The Education Department's loss was the nation's gain as Sir Peter rose in the ranks of the public service, to serve under 11 prime ministers, from Curtin to Hawke, among his achievements the repeal of the White Australia policy and the creation of the National Library and National Museum.
"He was very nationalistic in his views," Chris Lawler said.
"He just wanted Australia to be a good place for his family, a good place for Australians."
John Lawler said one of his father's most important contributions was the creation of a national police force, the Australian Federal Police, which is this year celebrating its 40th anniversary. The AFP formed in 1979, its creation spurred by the 1978 Hilton hotel bombing during the Commonwealth Heads of Government regional meeting.
John Lawler said his father summed up the creation of the AFP with some poetic words: "We had bent the twig and as the saying goes, 'As the twig is bent, so grows the bough'. The rest is history for others".

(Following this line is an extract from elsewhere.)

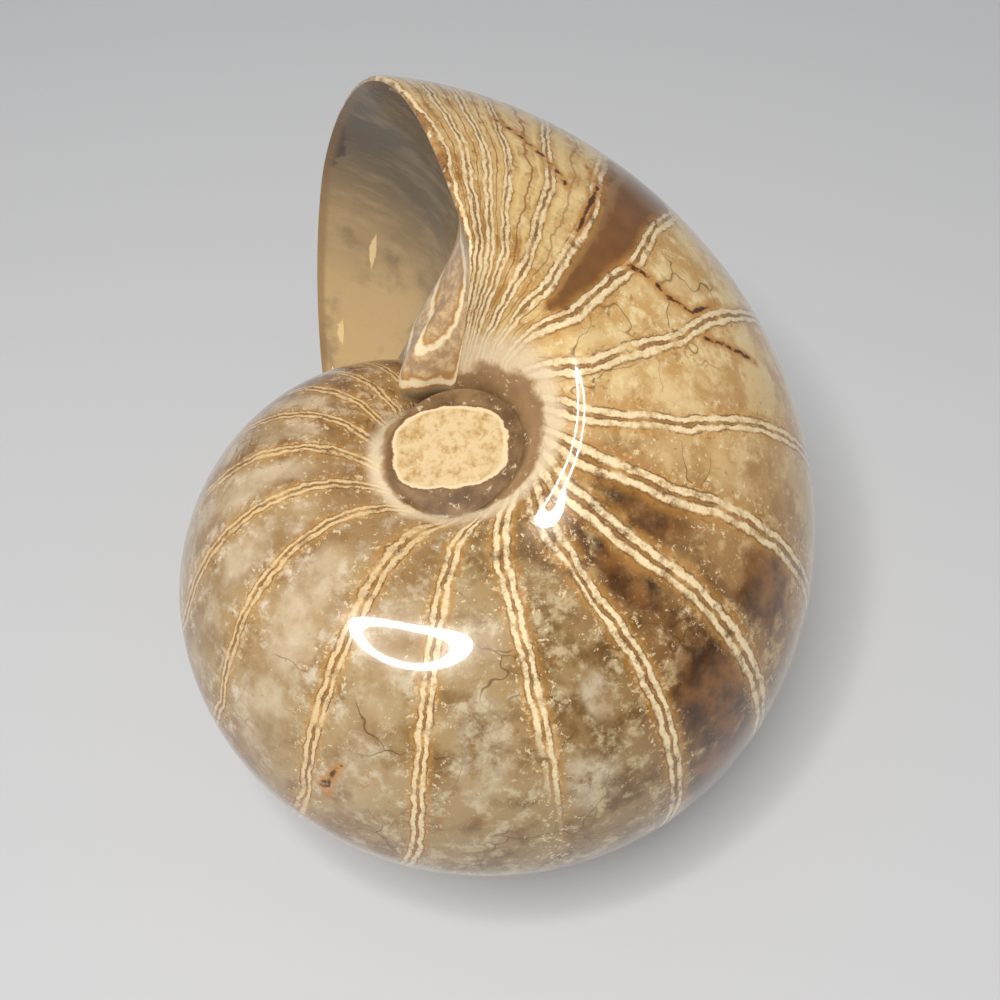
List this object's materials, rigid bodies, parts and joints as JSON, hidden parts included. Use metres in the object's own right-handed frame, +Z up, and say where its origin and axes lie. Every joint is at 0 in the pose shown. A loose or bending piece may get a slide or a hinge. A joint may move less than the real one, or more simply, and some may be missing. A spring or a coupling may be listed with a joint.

AFP Commissioner Colivin said it was an honour to receive the three volumes of Sir Peter's memoirs.
"Sir Peter was a remarkable man," Commissioner Colvin said. "He is variously described as one of the most influential and effective public servants in a golden time for the public service in Australia."
John Colvin said his father would have been "absolutely chuffed" to see the ceremony at the AFP headquarters in Barton on Friday.
He said the memoirs of 1036 pages took his father more than 20 years to complete, even overcoming the loss of the first draft when Sir Peter's home in Duffy was destroyed in the 2003 bushfires. His daughter Geraldine collated and edited her father's more than 500,000 words.
John Lawler said Sir Peter had led a "wonderfully full life"" marked by so many achievements but also "incredible ironies and deep sadness" including the death of his father when Peter was seven and the death of Peter's first wife in childbirth. John suggested his father's memoirs were a handbook to a good life.
"There is a lesson or a story in the memoirs that's relevant to every woman and man in the Australian Federal Police. It's a masterclass study of resilience and strategic thinking," he said.
Sir Peter ultimately earned an economics degree from the University of Sydney which led to him accept a position with the newly-created Department of Post-War Reconstruction in Canberra in 1944, the start of a stellar career in the public service which took him all the way to the position of secretary of the Department of Administrative Services before his retirement in 1987. He was also, during that time, an ambassador to Ireland and the Holy See.
Chris Lawler said his father was "a man of very strong moral values and Christian beliefs", dedicated to his Catholic faith.
"I was proud to call him 'Dad'," he said.